The Reichstag Fire was touted as a national emergency as well. In declaring that incident as an emergency, it led to complete control being handed over the The Chancellor of Germany to rule by diktat - something it's quite clear that Trump desires. The feckless Congress will likely do nothing to stop this from happening here.
COMMENT #3 [Permalink] ...
said on 1/5/2019 @ 10:05 pm PT...
Before we get too excited about Pelosi and company, let's look at the first bill voted by the House. It was an exact copy of what Republicans in the Senate passed before Christmas. I know all you political junkies are saying/thinking this is just like Bill Clinton who was able to take Conservative ideas and call them his own, and the Republicans were freaked out because they wanted to be against anything Clinton did. If they did rail against them, they would look like hypocrites. The only problem was that Clinton's political jujitsu also moved the political discussions to the right nationally. We enacted many (previously thought) right wing policies under a "liberal" administration. In the name of compromise Progressive thinking liberals were shunned and ignored throughout the 90s and 2000s because of that.
If you don't like the Clinton analogy, how about the Obama comparison of giving the bargaining away to the Republicans by compromising before they've given up anything. By using the Republican bill, you have already compromised.
Pelosi needs to be very careful because almost half of her delegation are members of the progressive caucus. She can't do many of these kinds of political maneuvers without alienating (creating a rebellion in) her ranks.

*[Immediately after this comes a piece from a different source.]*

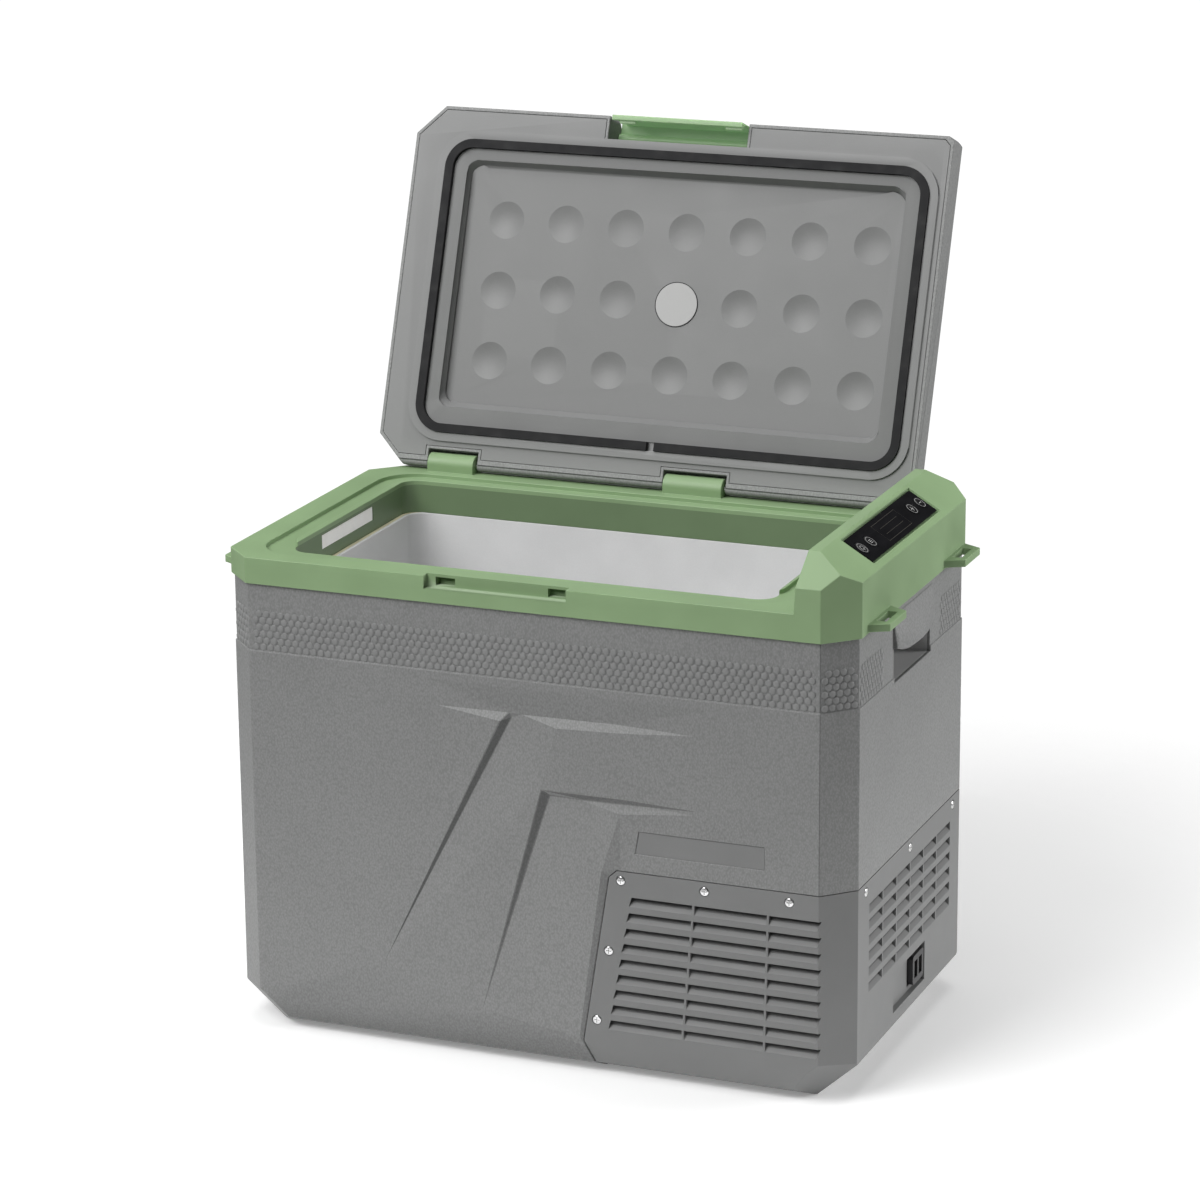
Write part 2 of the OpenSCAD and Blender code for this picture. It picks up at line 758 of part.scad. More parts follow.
module pin_bosses() {
  for (k = knuckles) {
    for (x = [k[0] - 20, k[1] + 2]) translate([x, 0, 0]) rotate([0, 90, 0]) cylinder(h = 18, r = 5);
  }
}

module pin_line(r) {
  for (k = knuckles) translate([k[0] - 14, 0, 0]) rotate([0, 90, 0]) cylinder(h = k[1] - k[0] + 28, r = r);
}

// The seal's loop, grown outwards and inwards by two amounts
module seal_loop(out, inwards, z0, z1) {
  y0 = -(hinge_y - seal_y0);
  y1 = -(hinge_y - seal_y1);
  w = seal_w + inwards;
  difference() {
    rounded(seal_x0 - out, seal_x1 + out, y0 - out, y1 + out, seal_r + out, z0, z1);
    rounded(seal_x0 + w, seal_x1 - w, y0 + w, y1 - w, seal_r - w, z0 - 1, z1 + 1);
  }
}

module lid_shell() color(shell_grey) in_lid() difference() {
  union() {
    difference() {
      lid_form(0);
      difference() {
        union() {
          lid_form(3.5);
          translate([0, 0, flange_n - 1]) linear_extrude(5) lid_outline(3.5);
        }
        hinge_notches(5);
        latch_bay(3);
        pin_bosses();
        box(-300, 300, -6, 10, -20, flange_n + 3);
      }
    }
    intersection() {
      pin_bosses();
      lid_form(0);
    }
  }
  back_rounding();
  hinge_notches(2);
  latch_bay(0);
  pin_line(pin_r + 0.05);
  latch_axis(9) cylinder(h = latch_x1 - latch_x0 + 18, r = 2.55);
}

module latch_axis(over) {
  translate([latch_x0 - over, -latch_v, latch_n]) rotate([0, 90, 0]) children();
}

module lid_foam() color(foam_cream) in_lid() difference() {
  lid_form(3.7);
  translate([0, 0, -50 + flange_n + 3.2]) linear_extrude(50) lid_outline(0);
  hinge_notches(5.2);
  latch_bay(3.2);
  for (k = knuckles) box(k[0] - 24, k[1] + 24, -9, 9, -20, 9);
  box(latch_x0 - 12, latch_x1 + 12, -latch_v - 5, -latch_v + 5, latch_n - 5, latch_n + 5);
  tray_volume(4.3);
}

module tray_volume(extra) {
  rounded(-half_l + 53 - extra, 197 + extra, -286 - extra, -52 + extra, 14 + extra, -30, tray_n + extra);
}

// Shallow round dimples sunk into the tray's face; the badge takes the middle one
module dimples() {
  rows = [-232, -166, -100];
  deep = 2;
  ball = (dimple_d * dimple_d / 4 + deep * deep) / (2 * deep);
  for (r = [0 : 2]) {
    for (i = [0 : 6]) {
      if (r != 1 || i != 3) translate([-13.5 + (i - 3) * 59.7, rows[r], tray_n]) intersection() {
        translate([0, 0, deep - ball]) sphere(r = ball);
        translate([0, 0, -1]) cylinder(h = 4, r = dimple_d / 2 + 1);
      }
    }
  }
}

module lid_inner_panel() color(smooth_grey) in_lid() difference() {
  union() {
    difference() {
      translate([0, 0, flange_n]) linear_extrude(3) lid_outline(3.7);
      latch_bay(3.3);
      hinge_notches(5.3);
      box(-300, 300, -6.3, 10, -20, 20);
    }
    intersection() {
      tray_volume(4);
      translate([0, 0, flange_n]) linear_extrude(30) lid_outline(4);
    }
    // raised rib round the gasket
    seal_loop(8, 0, flange_n - 2.3, flange_n + 1);
  }
  tray_volume(0);
  dimples();
  seal_loop(0.15, 0.15, flange_n - 10, flange_n + 1.2);
  // room for the walls of the latch bay
  intersection() {
    latch_bay(3.3);
    box(-300, 300, -400, 0, flange_n - 0.2, 40);
  }
  translate([-15, -165.5, tray_n - 1]) cylinder(h = 3, r = 20.6);
}

module lid_gasket() color(black) in_lid() difference() {
  seal_loop(0, 0, flange_n - 4.3, flange_n + 1);
  box(-22.5, -15, -40, -20, -30, 30);
}

module lid_badge() color(light) in_lid() translate([-15, -165.5, tray_n - 0.6]) cylinder(h = 2.5, r = 20);

module hinge_pins() color(metal) in_lid() pin_line(pin_r);

// ---- latch ----

module in_latch() {
  in_lid() translate([0, -latch_v, latch_n]) children();
}

module latch_flap() color(green) in_latch() difference() {
  union() {
    // barrel on the pin
    translate([latch_x0 + 0.8, 0, 0]) rotate([0, 90, 0]) cylinder(h = latch_x1 - latch_x0 - 1.6, r = 4.5);
    // top plate from the barrel to the front, and the face plate hanging from it
    box(latch_x0 + 0.8, latch_x1 - 0.8, flap_y, 0, 1, 4.5);
    box(latch_x0 + 6, latch_x1 - 3, flap_y, flap_y + 2.6, flap_z, 4.5);
    // stiffening bar and hooks at the lower edge
    box(latch_x0 + 6, latch_x1 - 3, flap_y, flap_y + 4.5, flap_z, flap_z + 5);
    for (x = hook_x) box(x, x + hook_w, flap_y, flap_y + 7, flap_z + 3, flap_z + 8);
    for (x = hook_x) box(x + 6, x + 9, flap_y, flap_y + 5, flap_z + 8, flap_z + 22);
  }
  translate([latch_x0, 0, 0]) rotate([0, 90, 0]) cylinder(h = latch_x1 - latch_x0, r = 2.55);
}

module latch_pin() color(metal) in_lid() latch_axis(8) cylinder(h = latch_x1 - latch_x0 + 16, r = 2.5);

outer_shell();
name_plate();
foot_pads();
insulation();
tank_liner();
rim_frame();
handle_cup_left();
handle_cup_right();
bay_bulkhead();
base_pan();
vent_cover();
cover_screws();
power_inlet();
inlet_contacts();
lamp_lens();
lamp_board();
display_lens();
display_module();
control_board();
key_power();
key_mode();
key_up();
key_down();
compressor();
compressor_mount();
compressor_grommets();
terminal_cover();
control_module();
condenser();
fan_frame();
fan_rotor();
filter_dryer();
refrigerant_lines();
evaporator_plate();
temperature_probe();
power_harness();
lid_shell();
lid_foam();
lid_inner_panel();
lid_gasket();
lid_badge();
hinge_pins();
latch_flap();
latch_pin();
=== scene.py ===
"""Looks of a compressor cooler fridge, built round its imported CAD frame.

Metres, X right along the long front, Y to the back, Z up. The lid stands open at rest.
"""

import json
import math

import bmesh
import bpy
from mathutils import Matrix, Vector
from mathutils.geometry import delaunay_2d_cdt

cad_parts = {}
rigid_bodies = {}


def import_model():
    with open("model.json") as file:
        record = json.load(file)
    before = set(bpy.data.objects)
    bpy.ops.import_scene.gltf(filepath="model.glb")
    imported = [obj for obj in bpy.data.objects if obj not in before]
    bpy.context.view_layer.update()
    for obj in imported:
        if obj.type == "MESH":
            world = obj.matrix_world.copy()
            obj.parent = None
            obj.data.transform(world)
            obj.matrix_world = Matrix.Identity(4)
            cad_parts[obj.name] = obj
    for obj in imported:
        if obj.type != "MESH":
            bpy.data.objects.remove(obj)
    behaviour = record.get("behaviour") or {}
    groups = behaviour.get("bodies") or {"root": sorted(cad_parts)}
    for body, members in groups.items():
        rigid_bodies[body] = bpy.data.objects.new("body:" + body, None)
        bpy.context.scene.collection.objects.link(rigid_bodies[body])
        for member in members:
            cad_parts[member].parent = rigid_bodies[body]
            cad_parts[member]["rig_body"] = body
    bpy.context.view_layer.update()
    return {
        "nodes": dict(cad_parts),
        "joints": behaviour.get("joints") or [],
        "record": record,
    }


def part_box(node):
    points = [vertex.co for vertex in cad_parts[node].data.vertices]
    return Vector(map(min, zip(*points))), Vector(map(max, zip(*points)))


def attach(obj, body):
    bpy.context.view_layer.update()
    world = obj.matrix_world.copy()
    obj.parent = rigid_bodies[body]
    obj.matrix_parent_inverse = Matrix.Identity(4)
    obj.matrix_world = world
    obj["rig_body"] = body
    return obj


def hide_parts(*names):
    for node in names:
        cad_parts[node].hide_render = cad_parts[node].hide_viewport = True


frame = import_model()
nodes = frame["nodes"]
joints = {j["name"]: j for j in frame["joints"]}
MM = 0.001

# ---- measures taken from the frame ----

_, rim_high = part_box("rim_frame")
_, shell_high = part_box("outer_shell")
HALF_W = rim_high.y
HALF_L = HALF_W + 121 * MM
SEAM_Z = shell_high.z
RIM_TOP = SEAM_Z + 23.6 * MM
# how far the wall and the textured band lie inside the rim's outline
LOW_IN = 1.6 * MM
BAND_IN = 2.6 * MM
BAND_LOW = 351 * MM
CORNER = 27 * MM
FRONT_Y = -HALF_W + LOW_IN
# the opening of the tank, and the lip round its top
OPEN_X0, OPEN_X1 = -241 * MM, 204 * MM
OPEN_Y0, OPEN_Y1 = -125 * MM, 122 * MM
LINER_R = 16 * MM
LIP_TOP = RIM_TOP - 30.6 * MM
LIP_LOW = LIP_TOP - 1.5 * MM
HINGE = Vector(joints["lid_hinge"]["pos_m"])
LID_OPEN = math.radians(110.2)
# from the lid's own frame: X along the hinge, -Y away from it, Z out of the closed lid
LID_PLACE = Matrix.Translation((0, HINGE.y, HINGE.z)) @ Matrix.Rotation(-LID_OPEN, 4, "X")

# ---- camera, light and floor ----

SENSOR = 36
FOCAL_LENGTH = 127.18
CAMERA_PLACE = (1.350128, -3.316739, 1.422375)
CAMERA_YAW, CAMERA_PITCH, CAMERA_ROLL = 22.16, 16.279, -0.522
WORLD_LIGHT, WORLD_SEEN = 0.06, 1.05
FLOOR_FADE = 0.55
FLOOR_EDGE = 1.25
FLOOR_WHITE = (0.92, 0.92, 0.92, 1)
FLOOR_GLOW = 0.2
LIGHT_TARGET = Vector((0, 0, 0.3))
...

So far Pelosi has talked decent progressive game, but she doesn't have a very good track record of following the progressive line. Her caucus and the voters need to hold her feet to the progressive fire, so she doesn't compromise away the farm, and end up alienating the voters who thought they were going to get a Congress that would enact what the majority wanted, not what the minority wants.
If she's playing 3-d Chess then if her bill is rejected, she should come back with the most liberal bill her caucus can come up with and then tell the Republicans they had their chance with an easy negotiation. The Republicans in the administration and Senate are going to need to compromise many of their important priorities. Make the compromises on both sides of the spectrum, so that the majority feels they voted for the correct group of Democrats.
We shall find out if she is a neoliberal or a 3-d chess playing progressive.
COMMENT #4 [Permalink] ...
said on 1/7/2019 @ 7:18 am PT...
Spot on Neo @ #2 ... well said.
COMMENT #5 [Permalink] ...
said on 1/7/2019 @ 7:22 am PT...
Alex @ #2 wrote:
"Before we get too excited about Pelosi and company, let's look at the first bill voted by the House. It was an exact copy of what Republicans in the Senate passed before Christmas."
You might want to read the link @ #1 which points out why it was brilliant for the House to do what you complained about.
If McConnell does not present it to the president after the Senate previously passing it ~unanimously, it will show his subversive, Putin oriented psyche.
He is subverting the Constitution which is the supreme law of our country.
COMMENT #6 [Permalink] ...
said on 1/7/2019 @ 7:25 am PT...
correction to comment @5: passed it rather that "passing it"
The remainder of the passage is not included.